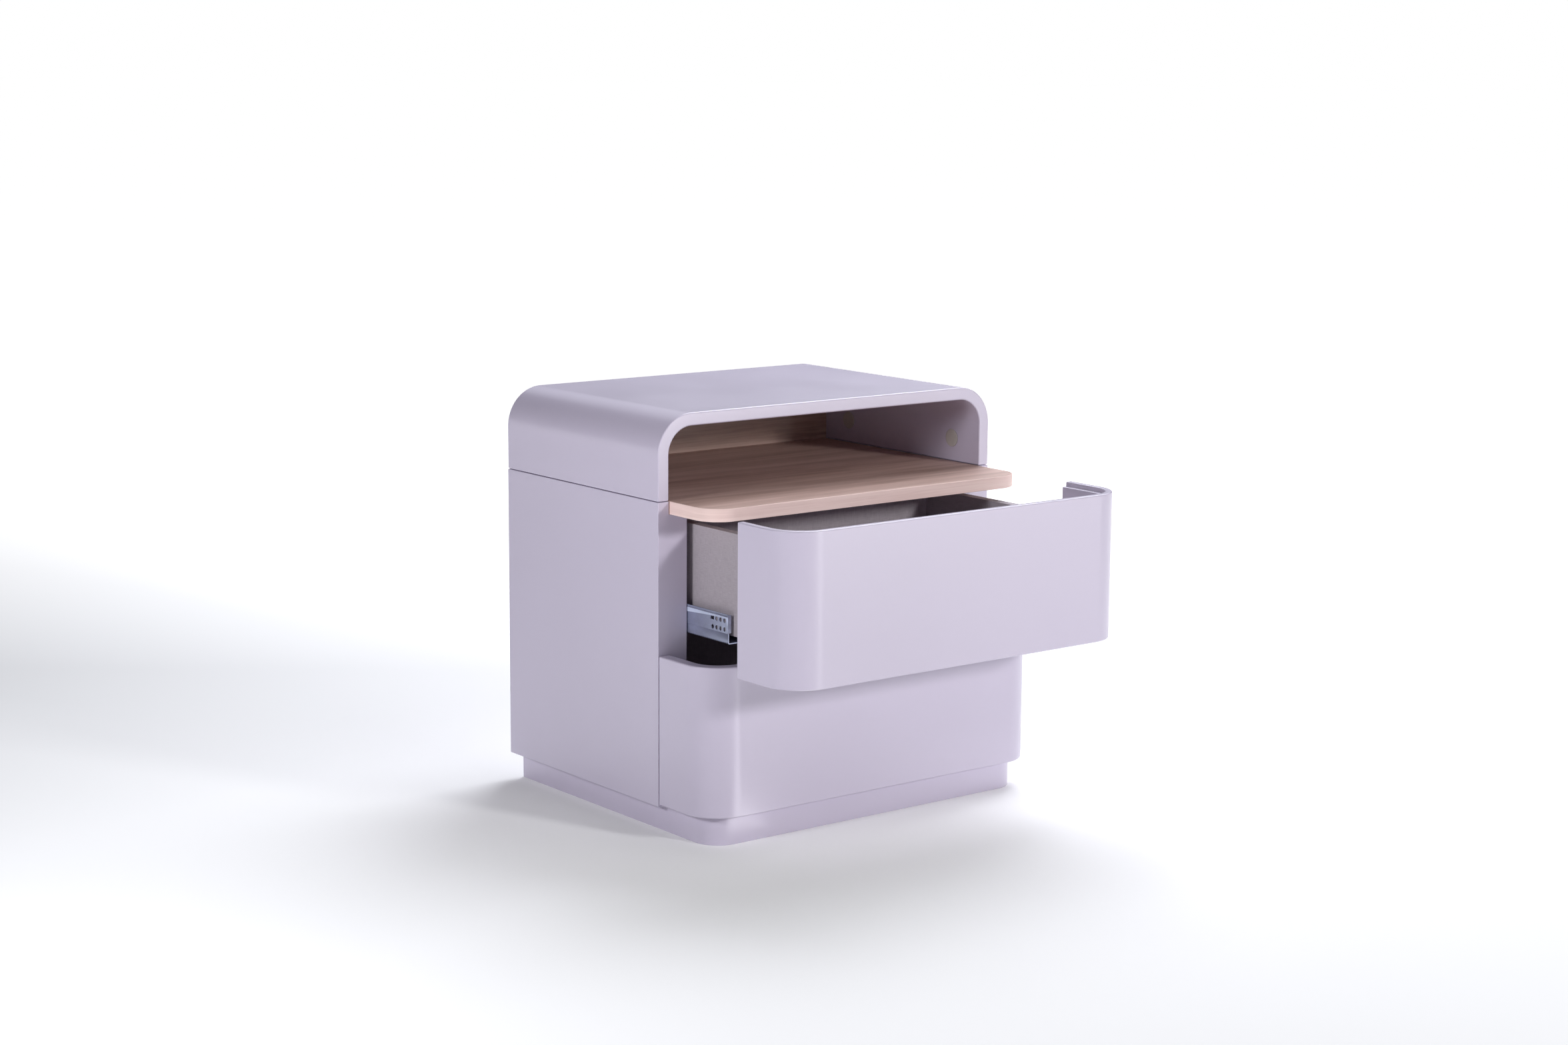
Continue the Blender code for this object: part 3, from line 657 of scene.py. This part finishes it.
def add_fixed_rail(level, side, material):
    """The fixed rail as bent: creased and stepped wall plate, foot, track, nose fold and holes."""
    node = f"{level}_{side}_fixed_rail"
    low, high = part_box(node)
    sign = -1 if side == "left" else 1
    wall = low.x if sign < 0 else high.x
    half = RAIL_STEEL / 2
    rise = high.z - low.z
    bend = RAIL_BEND
    path = [(half, rise), (half, rise - RAIL_CREASE_DROPS[0])]
    path.append((half + RAIL_CREASE, rise - RAIL_CREASE_DROPS[1]))
    path += [(half + RAIL_CREASE, RAIL_STEP_HEIGHTS[0]), (half + RAIL_STEP, RAIL_STEP_HEIGHTS[1])]
    path += arc(half + RAIL_STEP + bend, half + bend, bend, 180, 270, 6)
    path += arc(RAIL_TRACK - bend, half + bend, bend, 270, 360, 6)
    path.append((RAIL_TRACK, RAIL_TRACK_HEIGHT))
    placed = [(wall - sign * inward, low.z + up) for inward, up in path]
    section = strip_outline(placed, RAIL_STEEL)
    rail = add_object(f"{node}_bent", prism_shape(section, "XZ", low.y, high.y))
    fold = [wall - sign * inward for inward in RAIL_FOLD]
    fold_low = (min(fold), low.y, low.z + RAIL_FOLD_FOOT)
    fold_high = (max(fold), low.y + RAIL_STEEL, high.z - RAIL_FOLD_DROP)
    combine(rail, [block_shape(fold_low, fold_high)], "UNION")
    cuts = []
    for height, count in RAIL_HOLE_ROWS:
        for hole in range(count):
            y = low.y + RAIL_HOLE_INSET + hole * RAIL_HOLE_PITCH
            cuts.append(drill_shape((wall, y, low.z + height), RAIL_HOLE_RADIUS, DRILL_LENGTH))
    slot_y = low.y + RAIL_SLOT_INSET
    slot_z = low.z + RAIL_HOLE_ROWS[0][0]
    reach = (DRILL_LENGTH / 2, RAIL_SLOT_LENGTH / 2, RAIL_SLOT_HEIGHT / 2)
    middle = Vector((wall, slot_y, slot_z))
    cuts.append(block_shape(middle - Vector(reach), middle + Vector(reach)))
    nose = [wall - sign * inward for inward in RAIL_NOSE]
    nose_low = (min(nose), low.y - CUT_MARGIN, low.z - CUT_MARGIN)
    nose_high = (max(nose), low.y + RAIL_NOSE_LENGTH, low.z + RAIL_NOSE_HEIGHT)
    cuts.append(block_shape(nose_low, nose_high))
    combine(rail, cuts, "DIFFERENCE")
    ease_edges(rail, RAIL_EASE, 2)
    dress(rail, material, "carcass", "galvanised_slides", node)


def add_niche_back(material):
    """The wood-grain panel behind the niche, rounded to fit inside the arched top."""
    low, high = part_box("niche_back_panel")
    radius = SHELL_RADIUS - BOARD
    outline = [(high.x, low.z)]
    outline += arc(high.x - radius, high.z - radius, radius, 0, 90)
    outline += arc(low.x + radius, high.z - radius, radius, 90, 180)
    outline.append((low.x, low.z))
    panel = add_object("niche_back", prism_shape(outline, "XZ", low.y, high.y))
    panel.data.shade_flat()
    dress(panel, material, "carcass", "wood_laminate", "niche_back_panel")


def add_base_board(material):
    """The bottom board, whose rounded front nests inside the lower drawer front."""
    low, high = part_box("base_board")
    side_low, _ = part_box("right_side_panel")
    wings = side_low.y - WING_GAP
    inner = side_low.x - TOUCH
    plan = round_front_path(high.x, low.y, wings, SHELF_RADIUS)
    plan += [(inner, wings), (inner, high.y), (-inner, high.y), (-inner, wings)]
    base = add_object("base_board_finished", prism_shape(plan, "XY", low.z, high.z))
    ease_edges(base, LAMINATE_EASE, 2)
    dress(base, material, "carcass", "lacquer", "base_board")


def paint_carried_nodes(finishes):
    """CAD nodes whose own shape is right get a finish only."""
    for name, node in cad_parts.items():
        if node.hide_render:
            continue
        for key, material in finishes:
            if key in name:
                node.data.materials.clear()
                node.data.materials.append(material)
                break


def main():
    """Set up the studio, then build every piece with its finish."""
    add_camera()
    add_studio()
    lavender = lacquer()
    shelf_wood = wood("shelf_wood", (0.40, 0.255, 0.205), (0.535, 0.360, 0.305), (0.66, 0.465, 0.405))
    band_wood = wood("band_wood", (0.80, 0.59, 0.54), (0.91, 0.69, 0.64), (0.98, 0.78, 0.72), (0.0, 2.4))
    box_linen = linen("box_linen", (0.356, 0.316, 0.347), (0.451, 0.403, 0.441))
    zinc_steel = galvanised("rail_steel", (0.50, 0.54, 0.69), 0.42)
    fitting_zinc = galvanised("fitting_zinc", (0.55, 0.55, 0.55), 0.38)
    cap_plastic = plastic("cap_plastic", (0.56, 0.52, 0.49), 0.42)
    clip_plastic = plastic("clip_plastic", (0.20, 0.21, 0.23), 0.5)
    dowel_beech = wood("dowel_beech", (0.45, 0.30, 0.17), (0.58, 0.42, 0.26), (0.68, 0.52, 0.35))
    add_shell(lavender)
    add_side_panels(lavender)
    add_plinth(lavender)
    add_base_board(lavender)
    board_from("carcass_back_panel", lavender, "carcass", "lacquer")
    for level in ("upper", "lower"):
        add_drawer_front(level, lavender)
    add_shelf(shelf_wood, band_wood)
    add_drawer_boxes(box_linen)
    add_niche_back(shelf_wood)
    add_caps(cap_plastic)
    for level in ("upper", "lower"):
        for side in ("left", "right"):
            add_fixed_rail(level, side, zinc_steel)
    finishes = [
        ("_rail", zinc_steel),
        ("cam_", fitting_zinc),
        ("screw", fitting_zinc),
        ("clip", clip_plastic),
        ("dowel", dowel_beech),
    ]
    paint_carried_nodes(finishes)


main()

+ + + +

## Your goal:
Please set down the whole listing above without altering a single line.

## Exercise output:
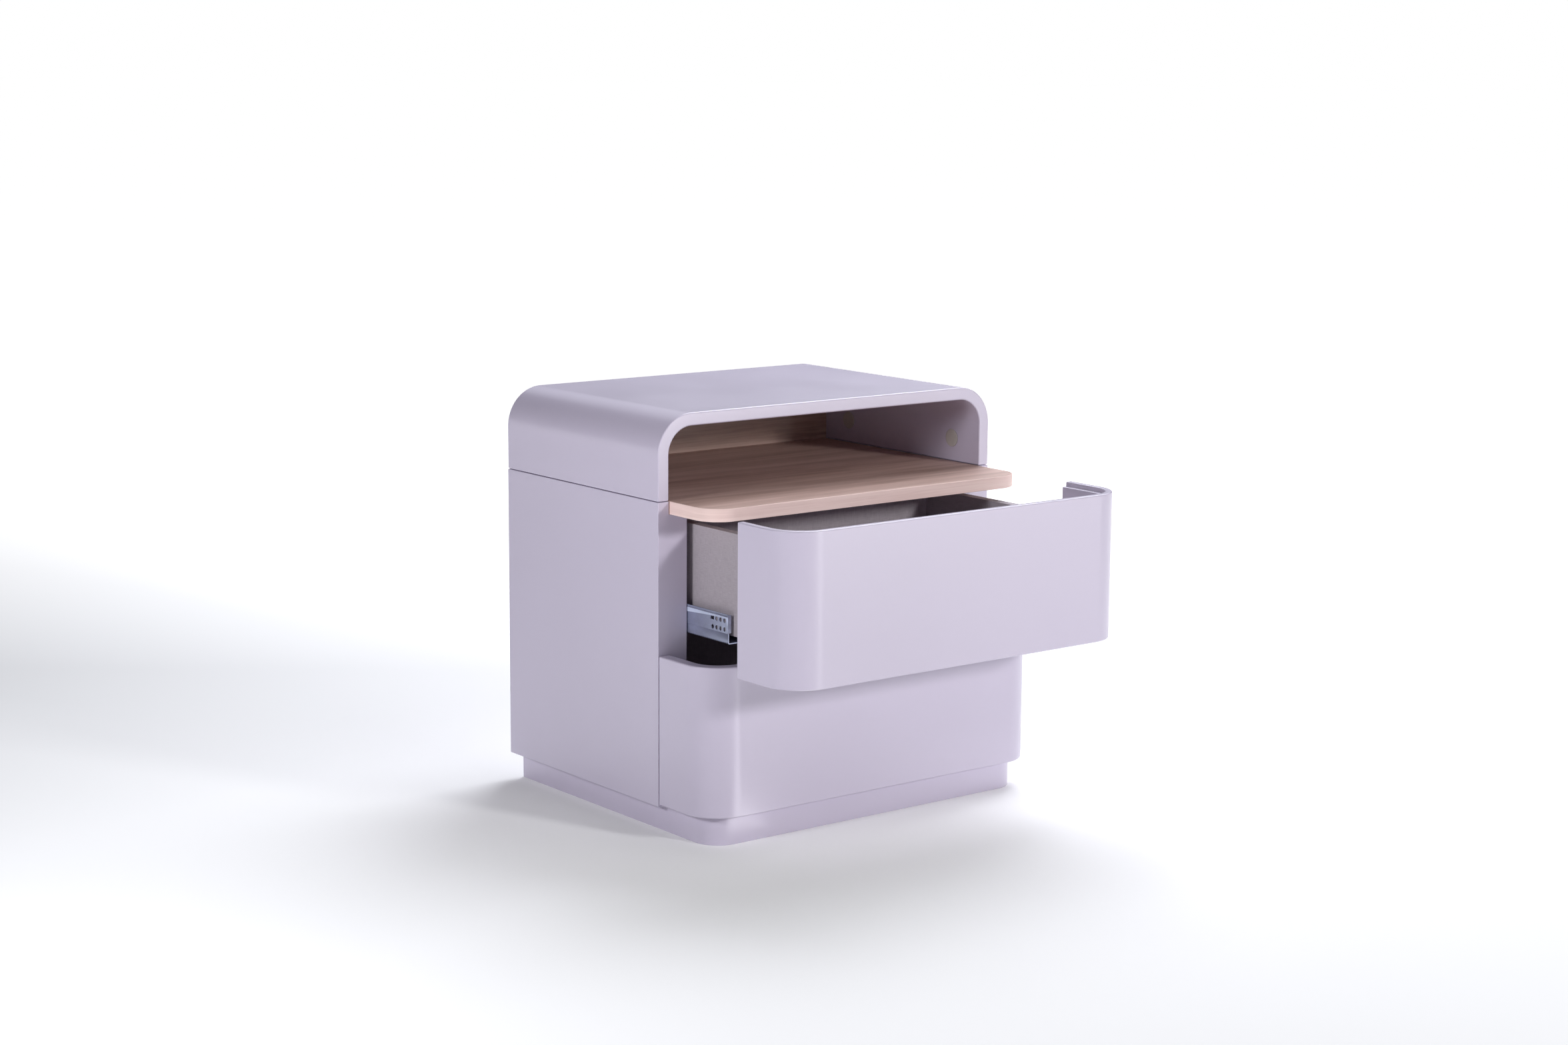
Continue the Blender code for this object: part 3, from line 657 of scene.py. This part finishes it.
def add_fixed_rail(level, side, material):
    """The fixed rail as bent: creased and stepped wall plate, foot, track, nose fold and holes."""
    node = f"{level}_{side}_fixed_rail"
    low, high = part_box(node)
    sign = -1 if side == "left" else 1
    wall = low.x if sign < 0 else high.x
    half = RAIL_STEEL / 2
    rise = high.z - low.z
    bend = RAIL_BEND
    path = [(half, rise), (half, rise - RAIL_CREASE_DROPS[0])]
    path.append((half + RAIL_CREASE, rise - RAIL_CREASE_DROPS[1]))
    path += [(half + RAIL_CREASE, RAIL_STEP_HEIGHTS[0]), (half + RAIL_STEP, RAIL_STEP_HEIGHTS[1])]
    path += arc(half + RAIL_STEP + bend, half + bend, bend, 180, 270, 6)
    path += arc(RAIL_TRACK - bend, half + bend, bend, 270, 360, 6)
    path.append((RAIL_TRACK, RAIL_TRACK_HEIGHT))
    placed = [(wall - sign * inward, low.z + up) for inward, up in path]
    section = strip_outline(placed, RAIL_STEEL)
    rail = add_object(f"{node}_bent", prism_shape(section, "XZ", low.y, high.y))
    fold = [wall - sign * inward for inward in RAIL_FOLD]
    fold_low = (min(fold), low.y, low.z + RAIL_FOLD_FOOT)
    fold_high = (max(fold), low.y + RAIL_STEEL, high.z - RAIL_FOLD_DROP)
    combine(rail, [block_shape(fold_low, fold_high)], "UNION")
    cuts = []
    for height, count in RAIL_HOLE_ROWS:
        for hole in range(count):
            y = low.y + RAIL_HOLE_INSET + hole * RAIL_HOLE_PITCH
            cuts.append(drill_shape((wall, y, low.z + height), RAIL_HOLE_RADIUS, DRILL_LENGTH))
    slot_y = low.y + RAIL_SLOT_INSET
    slot_z = low.z + RAIL_HOLE_ROWS[0][0]
    reach = (DRILL_LENGTH / 2, RAIL_SLOT_LENGTH / 2, RAIL_SLOT_HEIGHT / 2)
    middle = Vector((wall, slot_y, slot_z))
    cuts.append(block_shape(middle - Vector(reach), middle + Vector(reach)))
    nose = [wall - sign * inward for inward in RAIL_NOSE]
    nose_low = (min(nose), low.y - CUT_MARGIN, low.z - CUT_MARGIN)
    nose_high = (max(nose), low.y + RAIL_NOSE_LENGTH, low.z + RAIL_NOSE_HEIGHT)
    cuts.append(block_shape(nose_low, nose_high))
    combine(rail, cuts, "DIFFERENCE")
    ease_edges(rail, RAIL_EASE, 2)
    dress(rail, material, "carcass", "galvanised_slides", node)


def add_niche_back(material):
    """The wood-grain panel behind the niche, rounded to fit inside the arched top."""
    low, high = part_box("niche_back_panel")
    radius = SHELL_RADIUS - BOARD
    outline = [(high.x, low.z)]
    outline += arc(high.x - radius, high.z - radius, radius, 0, 90)
    outline += arc(low.x + radius, high.z - radius, radius, 90, 180)
    outline.append((low.x, low.z))
    panel = add_object("niche_back", prism_shape(outline, "XZ", low.y, high.y))
    panel.data.shade_flat()
    dress(panel, material, "carcass", "wood_laminate", "niche_back_panel")


def add_base_board(material):
    """The bottom board, whose rounded front nests inside the lower drawer front."""
    low, high = part_box("base_board")
    side_low, _ = part_box("right_side_panel")
    wings = side_low.y - WING_GAP
    inner = side_low.x - TOUCH
    plan = round_front_path(high.x, low.y, wings, SHELF_RADIUS)
    plan += [(inner, wings), (inner, high.y), (-inner, high.y), (-inner, wings)]
    base = add_object("base_board_finished", prism_shape(plan, "XY", low.z, high.z))
    ease_edges(base, LAMINATE_EASE, 2)
    dress(base, material, "carcass", "lacquer", "base_board")


def paint_carried_nodes(finishes):
    """CAD nodes whose own shape is right get a finish only."""
    for name, node in cad_parts.items():
        if node.hide_render:
            continue
        for key, material in finishes:
            if key in name:
                node.data.materials.clear()
                node.data.materials.append(material)
                break


def main():
    """Set up the studio, then build every piece with its finish."""
    add_camera()
    add_studio()
    lavender = lacquer()
    shelf_wood = wood("shelf_wood", (0.40, 0.255, 0.205), (0.535, 0.360, 0.305), (0.66, 0.465, 0.405))
    band_wood = wood("band_wood", (0.80, 0.59, 0.54), (0.91, 0.69, 0.64), (0.98, 0.78, 0.72), (0.0, 2.4))
    box_linen = linen("box_linen", (0.356, 0.316, 0.347), (0.451, 0.403, 0.441))
    zinc_steel = galvanised("rail_steel", (0.50, 0.54, 0.69), 0.42)
    fitting_zinc = galvanised("fitting_zinc", (0.55, 0.55, 0.55), 0.38)
    cap_plastic = plastic("cap_plastic", (0.56, 0.52, 0.49), 0.42)
    clip_plastic = plastic("clip_plastic", (0.20, 0.21, 0.23), 0.5)
    dowel_beech = wood("dowel_beech", (0.45, 0.30, 0.17), (0.58, 0.42, 0.26), (0.68, 0.52, 0.35))
    add_shell(lavender)
    add_side_panels(lavender)
    add_plinth(lavender)
    add_base_board(lavender)
    board_from("carcass_back_panel", lavender, "carcass", "lacquer")
    for level in ("upper", "lower"):
        add_drawer_front(level, lavender)
    add_shelf(shelf_wood, band_wood)
    add_drawer_boxes(box_linen)
    add_niche_back(shelf_wood)
    add_caps(cap_plastic)
    for level in ("upper", "lower"):
        for side in ("left", "right"):
            add_fixed_rail(level, side, zinc_steel)
    finishes = [
        ("_rail", zinc_steel),
        ("cam_", fitting_zinc),
        ("screw", fitting_zinc),
        ("clip", clip_plastic),
        ("dowel", dowel_beech),
    ]
    paint_carried_nodes(finishes)


main()